● **GIVEN DATA**:
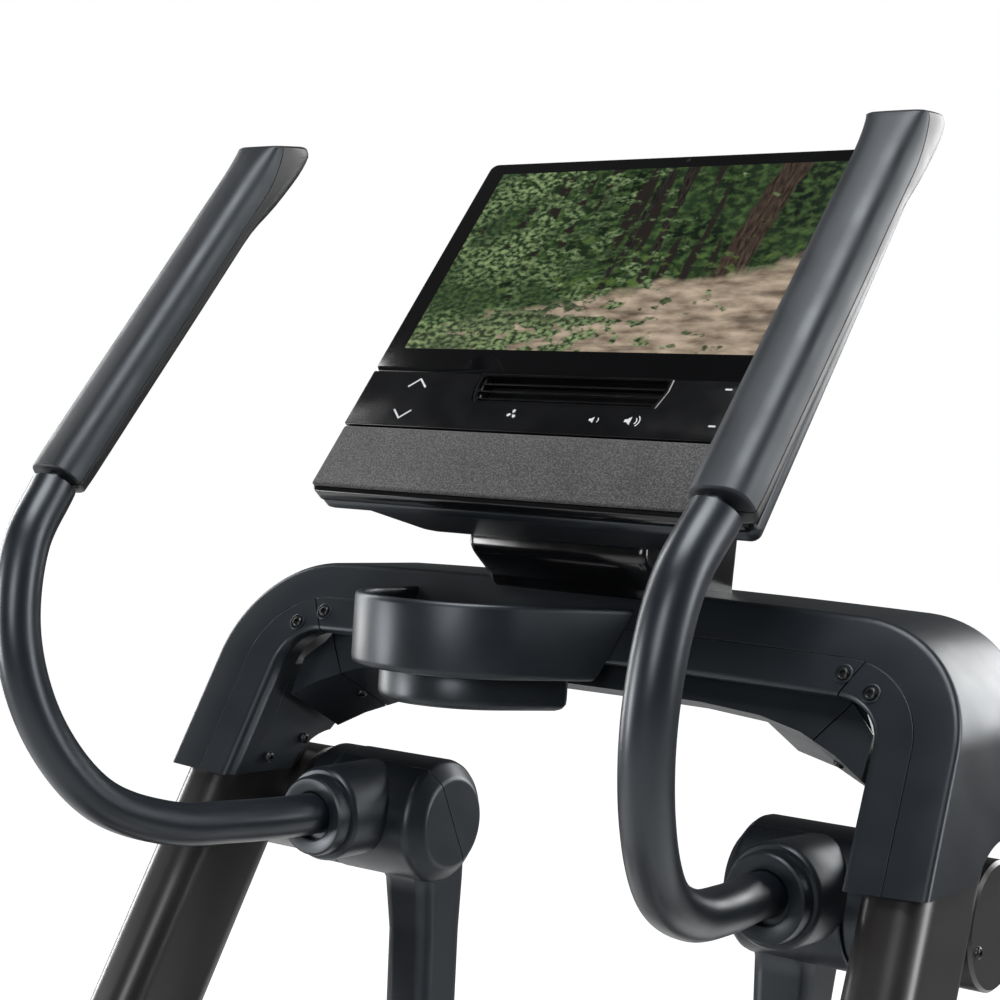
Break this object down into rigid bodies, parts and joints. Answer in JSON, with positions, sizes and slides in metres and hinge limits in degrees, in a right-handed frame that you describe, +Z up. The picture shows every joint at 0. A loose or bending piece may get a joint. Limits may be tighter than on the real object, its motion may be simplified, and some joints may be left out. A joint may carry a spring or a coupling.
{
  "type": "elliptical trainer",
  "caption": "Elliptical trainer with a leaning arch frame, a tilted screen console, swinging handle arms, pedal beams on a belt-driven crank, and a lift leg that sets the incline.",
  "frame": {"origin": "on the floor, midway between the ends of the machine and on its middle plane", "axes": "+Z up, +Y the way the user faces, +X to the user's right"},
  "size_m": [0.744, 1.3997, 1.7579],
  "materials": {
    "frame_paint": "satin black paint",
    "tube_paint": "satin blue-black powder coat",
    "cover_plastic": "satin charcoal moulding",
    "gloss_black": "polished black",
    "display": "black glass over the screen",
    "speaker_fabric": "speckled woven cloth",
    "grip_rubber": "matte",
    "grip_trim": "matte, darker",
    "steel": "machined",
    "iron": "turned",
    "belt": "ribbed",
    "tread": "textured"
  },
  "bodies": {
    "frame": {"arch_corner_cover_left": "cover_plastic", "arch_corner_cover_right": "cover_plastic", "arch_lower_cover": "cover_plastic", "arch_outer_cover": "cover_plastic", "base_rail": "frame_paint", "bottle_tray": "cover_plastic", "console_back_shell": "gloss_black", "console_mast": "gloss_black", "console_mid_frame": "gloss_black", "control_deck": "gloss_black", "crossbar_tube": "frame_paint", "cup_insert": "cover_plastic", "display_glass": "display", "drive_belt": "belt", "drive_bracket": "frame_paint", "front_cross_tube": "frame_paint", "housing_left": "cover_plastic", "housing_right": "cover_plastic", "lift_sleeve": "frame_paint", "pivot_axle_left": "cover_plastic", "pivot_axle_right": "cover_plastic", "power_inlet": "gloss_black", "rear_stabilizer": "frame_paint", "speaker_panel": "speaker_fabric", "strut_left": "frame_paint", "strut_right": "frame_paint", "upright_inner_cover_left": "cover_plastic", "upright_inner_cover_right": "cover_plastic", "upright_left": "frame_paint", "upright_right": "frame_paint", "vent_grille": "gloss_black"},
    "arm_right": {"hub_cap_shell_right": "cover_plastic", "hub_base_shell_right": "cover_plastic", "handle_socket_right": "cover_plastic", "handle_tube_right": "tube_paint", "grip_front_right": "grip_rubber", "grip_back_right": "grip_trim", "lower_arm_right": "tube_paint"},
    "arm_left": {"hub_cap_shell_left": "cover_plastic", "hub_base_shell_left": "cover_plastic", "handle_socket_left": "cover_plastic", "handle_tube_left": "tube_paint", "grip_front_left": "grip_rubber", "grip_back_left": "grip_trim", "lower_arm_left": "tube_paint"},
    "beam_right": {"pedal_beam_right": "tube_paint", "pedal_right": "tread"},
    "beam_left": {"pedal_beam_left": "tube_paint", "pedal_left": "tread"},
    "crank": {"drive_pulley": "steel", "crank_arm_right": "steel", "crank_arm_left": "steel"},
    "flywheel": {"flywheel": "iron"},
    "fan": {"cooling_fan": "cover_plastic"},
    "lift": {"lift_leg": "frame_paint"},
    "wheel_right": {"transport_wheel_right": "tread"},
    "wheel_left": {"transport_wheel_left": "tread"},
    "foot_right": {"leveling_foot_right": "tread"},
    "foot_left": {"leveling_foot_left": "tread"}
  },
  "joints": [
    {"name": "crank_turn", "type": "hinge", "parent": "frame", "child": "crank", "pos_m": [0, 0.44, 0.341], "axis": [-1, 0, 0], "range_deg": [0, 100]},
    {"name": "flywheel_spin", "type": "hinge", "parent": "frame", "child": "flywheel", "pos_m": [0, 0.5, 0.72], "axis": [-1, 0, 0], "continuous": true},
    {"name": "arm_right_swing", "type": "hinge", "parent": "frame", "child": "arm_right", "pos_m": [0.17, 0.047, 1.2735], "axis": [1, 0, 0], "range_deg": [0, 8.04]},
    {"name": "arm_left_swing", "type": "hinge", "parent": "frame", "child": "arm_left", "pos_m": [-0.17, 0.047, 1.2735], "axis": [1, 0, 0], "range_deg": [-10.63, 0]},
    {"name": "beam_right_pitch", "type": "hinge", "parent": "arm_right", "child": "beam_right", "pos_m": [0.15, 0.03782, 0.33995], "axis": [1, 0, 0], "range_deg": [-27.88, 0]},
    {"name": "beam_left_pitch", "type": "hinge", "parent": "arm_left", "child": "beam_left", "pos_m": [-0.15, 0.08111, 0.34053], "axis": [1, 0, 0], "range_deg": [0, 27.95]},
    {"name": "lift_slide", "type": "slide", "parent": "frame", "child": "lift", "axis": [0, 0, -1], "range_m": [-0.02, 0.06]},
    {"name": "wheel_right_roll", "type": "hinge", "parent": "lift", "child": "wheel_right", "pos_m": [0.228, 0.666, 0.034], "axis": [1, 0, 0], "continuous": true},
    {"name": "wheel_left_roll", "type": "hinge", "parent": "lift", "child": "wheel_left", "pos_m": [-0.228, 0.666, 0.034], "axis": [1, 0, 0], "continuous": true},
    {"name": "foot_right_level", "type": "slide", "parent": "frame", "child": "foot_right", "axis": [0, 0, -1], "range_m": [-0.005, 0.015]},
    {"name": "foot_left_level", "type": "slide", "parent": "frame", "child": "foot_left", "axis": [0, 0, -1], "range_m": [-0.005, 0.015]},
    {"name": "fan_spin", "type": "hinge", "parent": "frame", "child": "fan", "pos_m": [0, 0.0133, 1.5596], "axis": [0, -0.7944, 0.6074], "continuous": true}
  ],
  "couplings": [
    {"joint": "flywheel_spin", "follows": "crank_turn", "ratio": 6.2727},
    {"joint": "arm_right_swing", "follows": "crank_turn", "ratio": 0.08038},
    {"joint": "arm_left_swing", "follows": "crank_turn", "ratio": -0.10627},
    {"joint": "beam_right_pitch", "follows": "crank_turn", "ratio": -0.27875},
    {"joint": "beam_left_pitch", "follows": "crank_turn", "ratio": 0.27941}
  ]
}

---

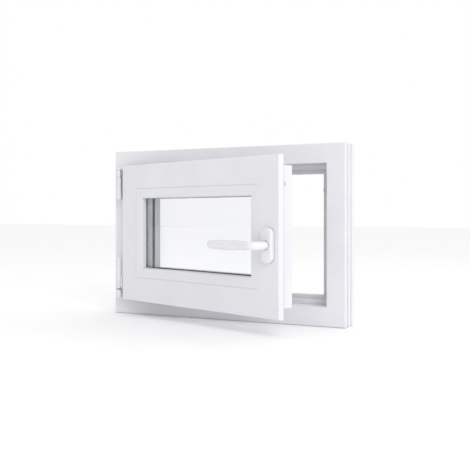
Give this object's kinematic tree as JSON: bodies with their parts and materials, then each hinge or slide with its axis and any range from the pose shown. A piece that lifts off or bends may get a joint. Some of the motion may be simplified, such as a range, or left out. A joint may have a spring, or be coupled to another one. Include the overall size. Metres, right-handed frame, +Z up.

● **WHAT YOU WILL DO**:
From the listing above, copy all lines holding the word "joints".

● **OUTPUT FOR THIS TASK**:
Break this object down into rigid bodies, parts and joints. Answer in JSON, with positions, sizes and slides in metres and hinge limits in degrees, in a right-handed frame that you describe, +Z up. The picture shows every joint at 0. A loose or bending piece may get a joint. Limits may be tighter than on the real object, its motion may be simplified, and some joints may be left out. A joint may carry a spring or a coupling.
  "joints": [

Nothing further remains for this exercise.